Identify all lines of the data containing the string "this" and copy them.

· · · · · · ·

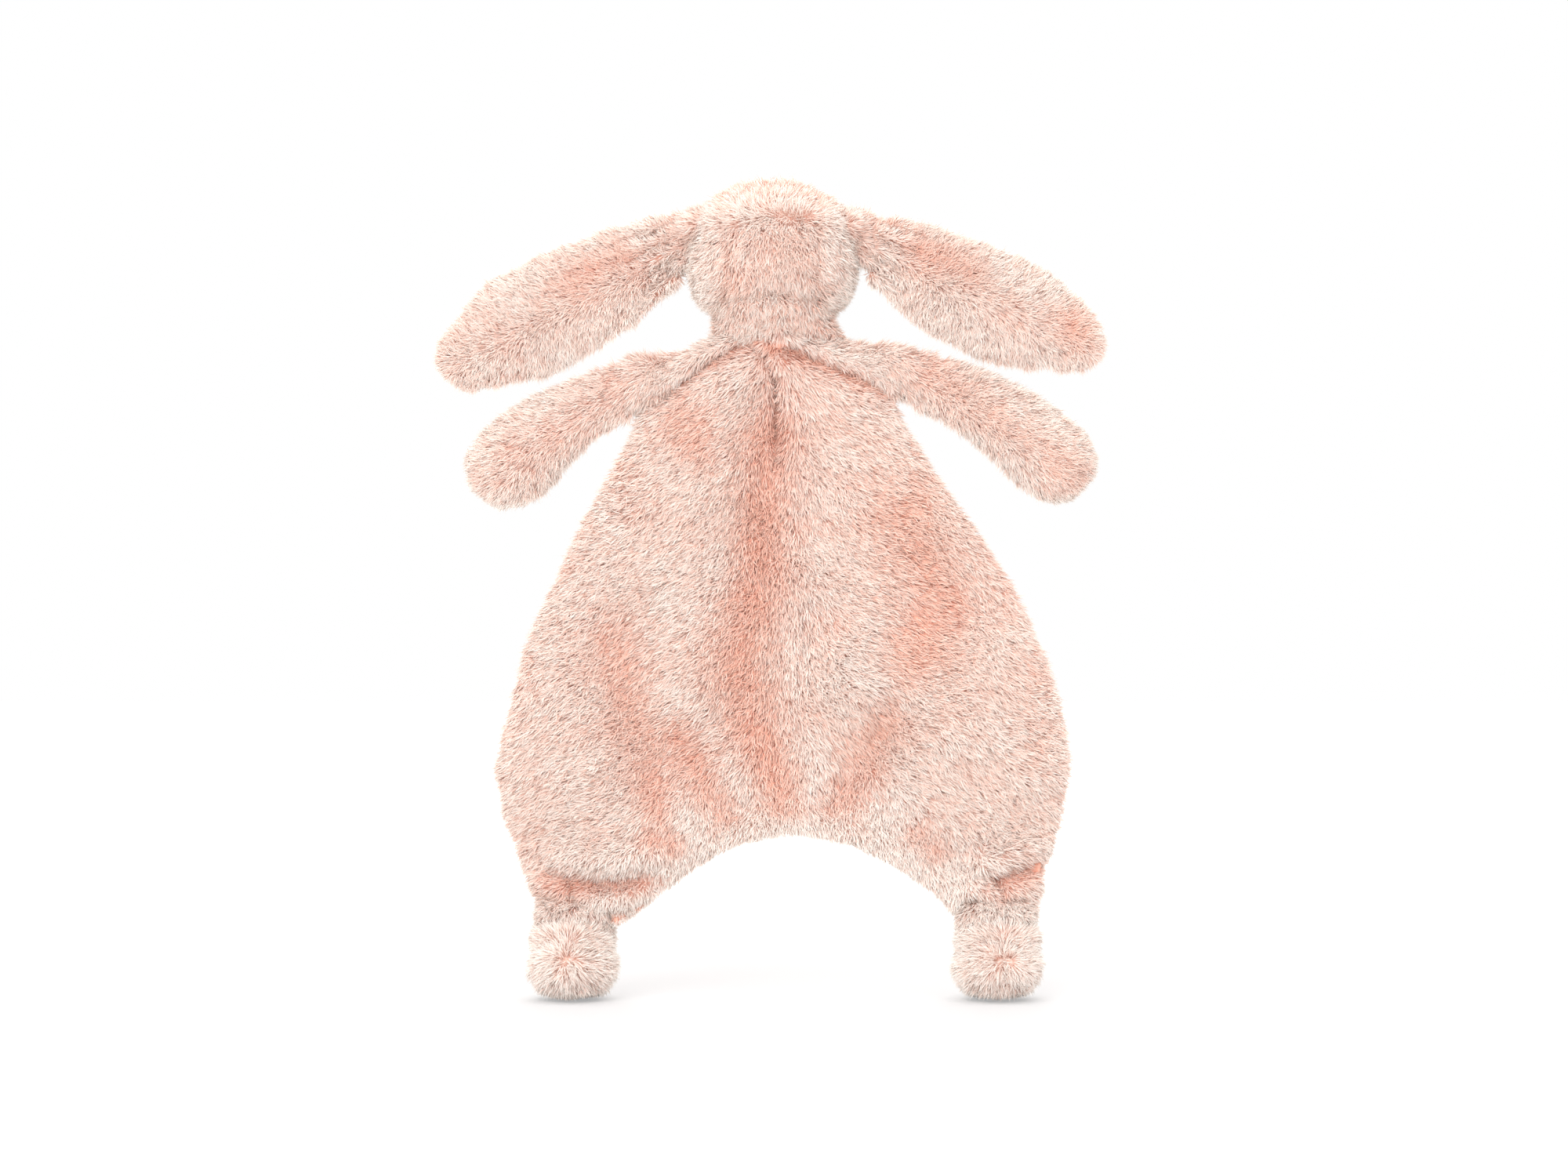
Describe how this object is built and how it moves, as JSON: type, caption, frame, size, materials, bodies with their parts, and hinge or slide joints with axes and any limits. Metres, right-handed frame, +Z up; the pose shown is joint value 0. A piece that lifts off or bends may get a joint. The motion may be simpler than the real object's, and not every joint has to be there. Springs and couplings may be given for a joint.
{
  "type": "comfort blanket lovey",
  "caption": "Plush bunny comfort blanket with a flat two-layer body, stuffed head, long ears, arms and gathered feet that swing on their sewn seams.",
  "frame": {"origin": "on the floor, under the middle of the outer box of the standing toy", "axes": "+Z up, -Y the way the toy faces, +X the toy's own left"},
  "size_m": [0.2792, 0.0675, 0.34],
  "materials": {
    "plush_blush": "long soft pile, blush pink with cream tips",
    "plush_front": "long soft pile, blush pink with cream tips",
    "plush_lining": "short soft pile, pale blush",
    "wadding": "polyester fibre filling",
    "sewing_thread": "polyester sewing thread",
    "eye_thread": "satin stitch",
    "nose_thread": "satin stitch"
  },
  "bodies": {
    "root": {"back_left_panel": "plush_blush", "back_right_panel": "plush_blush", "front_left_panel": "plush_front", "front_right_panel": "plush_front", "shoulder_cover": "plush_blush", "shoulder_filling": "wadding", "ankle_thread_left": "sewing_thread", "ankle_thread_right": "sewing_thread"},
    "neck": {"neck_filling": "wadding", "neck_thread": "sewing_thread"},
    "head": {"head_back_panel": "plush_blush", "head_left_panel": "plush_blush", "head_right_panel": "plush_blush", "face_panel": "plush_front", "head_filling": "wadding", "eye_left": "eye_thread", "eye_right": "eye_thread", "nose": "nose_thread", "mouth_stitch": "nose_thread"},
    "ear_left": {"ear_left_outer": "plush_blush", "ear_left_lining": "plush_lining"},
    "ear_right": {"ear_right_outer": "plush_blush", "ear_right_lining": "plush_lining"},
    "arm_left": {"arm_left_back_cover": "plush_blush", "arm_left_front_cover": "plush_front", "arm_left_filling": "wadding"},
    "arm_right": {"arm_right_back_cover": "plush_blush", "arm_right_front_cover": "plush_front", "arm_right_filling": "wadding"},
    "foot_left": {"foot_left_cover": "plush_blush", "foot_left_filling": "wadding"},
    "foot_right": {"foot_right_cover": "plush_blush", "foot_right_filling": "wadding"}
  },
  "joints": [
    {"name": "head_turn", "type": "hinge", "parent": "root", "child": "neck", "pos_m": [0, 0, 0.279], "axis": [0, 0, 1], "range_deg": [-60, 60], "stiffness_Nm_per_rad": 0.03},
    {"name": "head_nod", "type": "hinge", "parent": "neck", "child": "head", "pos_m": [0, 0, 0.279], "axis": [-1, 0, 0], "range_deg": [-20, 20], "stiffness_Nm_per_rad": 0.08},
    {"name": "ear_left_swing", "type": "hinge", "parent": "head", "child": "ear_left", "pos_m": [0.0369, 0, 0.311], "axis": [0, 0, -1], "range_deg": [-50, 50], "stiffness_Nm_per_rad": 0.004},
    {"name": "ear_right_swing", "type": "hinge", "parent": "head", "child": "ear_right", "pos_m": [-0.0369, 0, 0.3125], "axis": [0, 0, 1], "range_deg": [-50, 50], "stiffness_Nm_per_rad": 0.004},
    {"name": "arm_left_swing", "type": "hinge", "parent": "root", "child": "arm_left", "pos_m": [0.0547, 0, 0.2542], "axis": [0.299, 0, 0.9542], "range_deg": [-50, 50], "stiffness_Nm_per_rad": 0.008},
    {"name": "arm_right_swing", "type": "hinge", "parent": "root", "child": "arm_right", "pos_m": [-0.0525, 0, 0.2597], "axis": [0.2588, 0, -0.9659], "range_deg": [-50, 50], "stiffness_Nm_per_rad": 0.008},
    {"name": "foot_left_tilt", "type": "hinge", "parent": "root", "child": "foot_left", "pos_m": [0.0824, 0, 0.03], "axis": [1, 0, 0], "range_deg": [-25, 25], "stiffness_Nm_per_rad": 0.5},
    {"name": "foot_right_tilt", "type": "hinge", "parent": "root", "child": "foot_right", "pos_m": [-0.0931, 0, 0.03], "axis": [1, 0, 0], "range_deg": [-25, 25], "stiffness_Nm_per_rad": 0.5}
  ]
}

· · · · · · ·

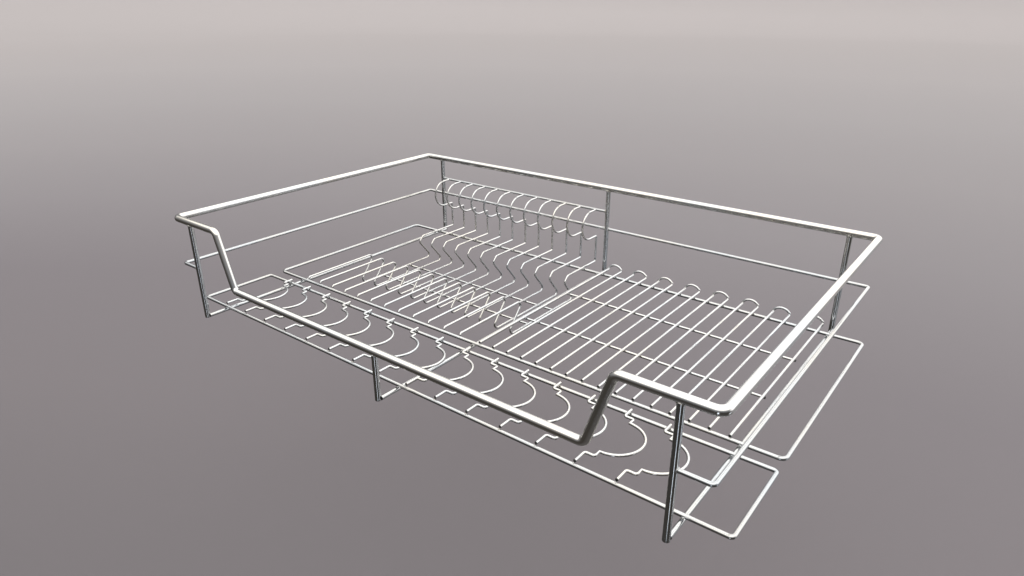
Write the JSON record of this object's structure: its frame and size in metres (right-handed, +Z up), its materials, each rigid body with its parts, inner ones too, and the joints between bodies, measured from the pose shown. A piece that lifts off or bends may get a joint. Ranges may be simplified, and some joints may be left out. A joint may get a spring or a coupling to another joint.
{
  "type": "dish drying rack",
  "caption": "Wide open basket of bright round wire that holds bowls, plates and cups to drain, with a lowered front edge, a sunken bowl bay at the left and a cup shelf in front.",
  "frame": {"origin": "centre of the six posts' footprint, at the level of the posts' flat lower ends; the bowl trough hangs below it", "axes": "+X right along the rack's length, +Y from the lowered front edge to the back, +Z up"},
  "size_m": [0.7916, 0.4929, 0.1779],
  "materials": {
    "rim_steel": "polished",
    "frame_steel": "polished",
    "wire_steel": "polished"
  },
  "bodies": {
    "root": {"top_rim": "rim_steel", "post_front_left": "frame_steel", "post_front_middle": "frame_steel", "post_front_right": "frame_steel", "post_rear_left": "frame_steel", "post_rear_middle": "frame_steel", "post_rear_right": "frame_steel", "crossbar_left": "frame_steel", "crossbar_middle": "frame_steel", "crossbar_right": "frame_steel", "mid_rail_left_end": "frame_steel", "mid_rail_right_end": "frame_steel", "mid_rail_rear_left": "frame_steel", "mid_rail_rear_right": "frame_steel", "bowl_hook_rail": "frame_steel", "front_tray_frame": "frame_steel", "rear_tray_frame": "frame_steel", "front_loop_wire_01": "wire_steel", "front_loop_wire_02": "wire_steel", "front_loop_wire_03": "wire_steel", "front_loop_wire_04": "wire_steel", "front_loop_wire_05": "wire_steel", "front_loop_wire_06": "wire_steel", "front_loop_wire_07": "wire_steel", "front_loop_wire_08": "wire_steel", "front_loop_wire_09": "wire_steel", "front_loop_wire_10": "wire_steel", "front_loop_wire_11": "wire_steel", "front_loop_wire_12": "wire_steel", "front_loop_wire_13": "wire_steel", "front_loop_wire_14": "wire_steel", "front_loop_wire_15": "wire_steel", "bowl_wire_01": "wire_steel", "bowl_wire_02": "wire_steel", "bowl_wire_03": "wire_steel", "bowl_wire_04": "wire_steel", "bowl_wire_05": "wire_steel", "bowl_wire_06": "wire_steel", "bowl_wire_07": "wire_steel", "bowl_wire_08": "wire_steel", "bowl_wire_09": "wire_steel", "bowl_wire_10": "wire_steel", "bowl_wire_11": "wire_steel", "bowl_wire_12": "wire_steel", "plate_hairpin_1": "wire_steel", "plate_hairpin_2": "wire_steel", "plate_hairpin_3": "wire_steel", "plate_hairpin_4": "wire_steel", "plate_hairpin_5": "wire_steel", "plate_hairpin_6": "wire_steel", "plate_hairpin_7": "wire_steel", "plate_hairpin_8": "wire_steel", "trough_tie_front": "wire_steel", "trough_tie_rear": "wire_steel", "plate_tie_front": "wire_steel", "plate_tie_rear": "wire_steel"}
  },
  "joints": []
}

· · · · · · ·

Finished exercise:
Describe how this object is built and how it moves, as JSON: type, caption, frame, size, materials, bodies with their parts, and hinge or slide joints with axes and any limits. Metres, right-handed frame, +Z up; the pose shown is joint value 0. A piece that lifts off or bends may get a joint. The motion may be simpler than the real object's, and not every joint has to be there. Springs and couplings may be given for a joint.
Write the JSON record of this object's structure: its frame and size in metres (right-handed, +Z up), its materials, each rigid body with its parts, inner ones too, and the joints between bodies, measured from the pose shown. A piece that lifts off or bends may get a joint. Ranges may be simplified, and some joints may be left out. A joint may get a spring or a coupling to another joint.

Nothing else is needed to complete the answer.